The Intel Lunar Lake CPU platform is demonstrating impressive performance in AI Inference with the latest Meta LLaMA 3.2 models.
Meta has just launched its LLaMA 3.2, now providing more models for AI tasks. The original LLaMA (Large Language Model Meta AI) was released last year in February, which seeks to fulfill user requirements by responding to queries but it was limited to 8B and 70B parameters. LLaMA is now expanded to newer parameters, which are now fully supported on Intel AI hardware platforms.
Intel published an article that explains the performance gains the LLaMA 3.2 sees with Intel AI hardware such as Intel Gaudi AI accelerators, Intel eo processors, Intel Core Ultra "Lunar Lake" CPUs, and Intel Arc Graphics. In a LinkedIn post, Intel's VP and General Manager of Client AI and Technical Marketing, Robert Hallock, claimed that the Intel Lunar Lake Core Ultra processors are seeing great performance with LLaMA 3.2.
According to the claims, the flagship Intel Core Ultra 9 288V "Lunar Lake" CPU can achieve an ultra-low latency of just 28.5 ms for 32 input tokens and 31.4 ms for 1024 input tokens for the 3B model. This translates to roughly 32-35 tokens per second, which is an impressive performance in AI inference.
The Meta LLaMA 3.2 brings additional 1bn and 3bn parameter text-only models for basic text-based tasks, which were unavailable in the original 3.0 version. The 11bn parameter multi-modal model is also introduced with the latest version, which is much larger and can handle more complex operations such as interpreting images, charts, and graphs.
As illustrated in the GIF, users with Intel AI PC can run visual reasoning for analyzing & interpreting visual data to get meaningful responses. In the example, the Intel Core ultra 9 288V "Lunar Lake" CPU with built-in Arc 140V GPU is used in the LLaMA 3.2 11B Vision Instruct. This helps in identifying objects in an image, analyzing the elements, and providing a text-based response that explains them.
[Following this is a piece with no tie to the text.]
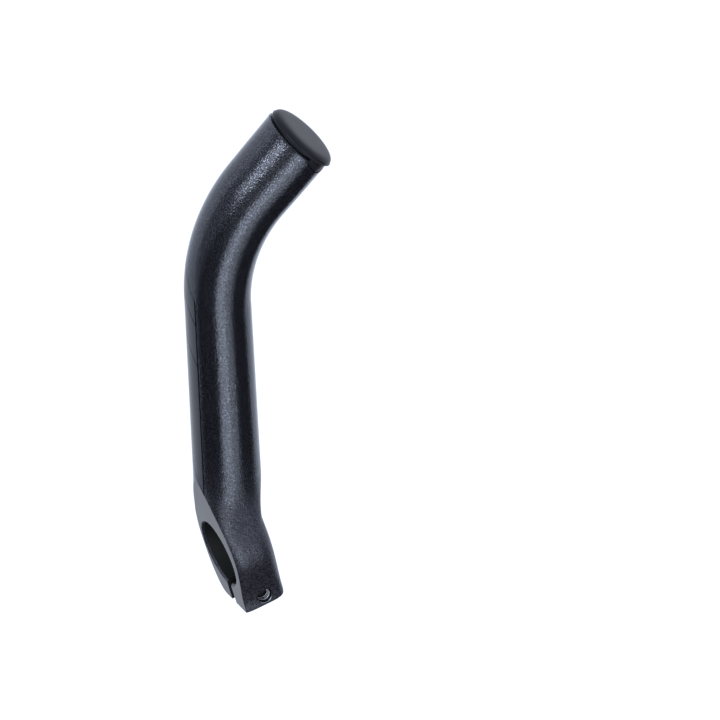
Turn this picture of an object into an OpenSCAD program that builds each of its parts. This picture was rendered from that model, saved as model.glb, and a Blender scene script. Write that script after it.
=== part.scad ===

That said, Intel has been working on its AI inferencing framework called OpenVINO. This framework optimizes performance on Intel hardware to improve both performance and efficiency on PCs and edge devices. The Intel AI hardware also brings NPU(Neural Processing Unit) on the Intel Core platforms and Intel Xe Matrix Extensions acceleration on the built-in Intel Arc GPUs, which helps Intel AI PCs to achieve higher inference performance, especially for LLaMA 3.2 in 11B model for image reasoning at the edge.